Agalychnis taylori, commonly known as the red-eyed tree frog or Taylor's leaf frog, is a species of frog in the subfamily Phyllomedusinae. It was originally described as a subspecies of Agalychnis callidryas in 1957. In 1967 it was synonymized with Agalychnis callidryas by Savage and Heyer. In 2019, it was resurrected and elevated to a full species based on well-supported morphological data. The range of Agalychnis taylori extends from central Veracruz, Mexico, to west-central Honduras.

==Habitat==
Agalychnis taylori appear in humid lowlands of in West-central Honduras, Guatemala, Belize, Oaxaca, and Southern Veracruz, Mexico. These organisms tend to flee to swamps during their mating season (wet seasons). During dry seasons they tend to inhabit canopy trees in primary forest.

==Reproduction==
Agalychnis tayloris mating process includes the male wrestling with another male for the female.
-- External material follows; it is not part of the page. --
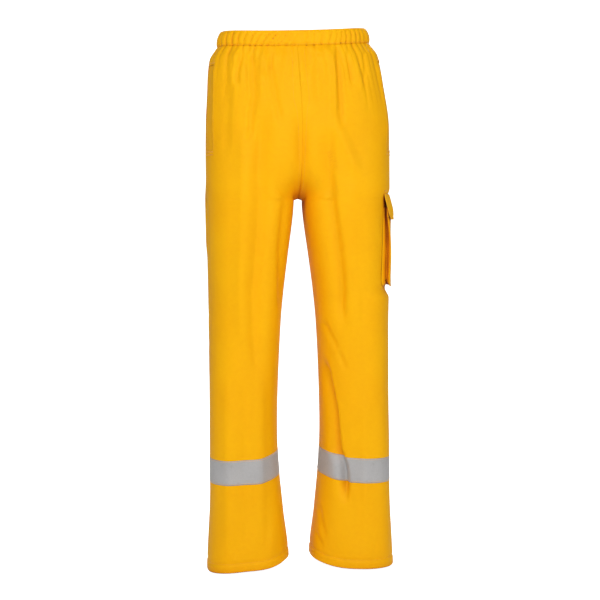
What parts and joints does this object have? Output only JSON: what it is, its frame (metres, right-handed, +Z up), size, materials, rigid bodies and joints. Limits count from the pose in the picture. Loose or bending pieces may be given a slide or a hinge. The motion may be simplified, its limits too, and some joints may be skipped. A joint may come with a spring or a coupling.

The last male standing will then latch onto the females back backwards. The female will then find a leaf to lay her eggs on one at a time while the male fertilizes it.

==Diet==
Agalychnis tayloris diet consist of insects. These insects include Diptera, Caelifera, and mosquitoes of the Culicidae family. They capture and eat these insects at night. Their diet of insects help to prevent the overpopulation of mosquitoes and any other parasites.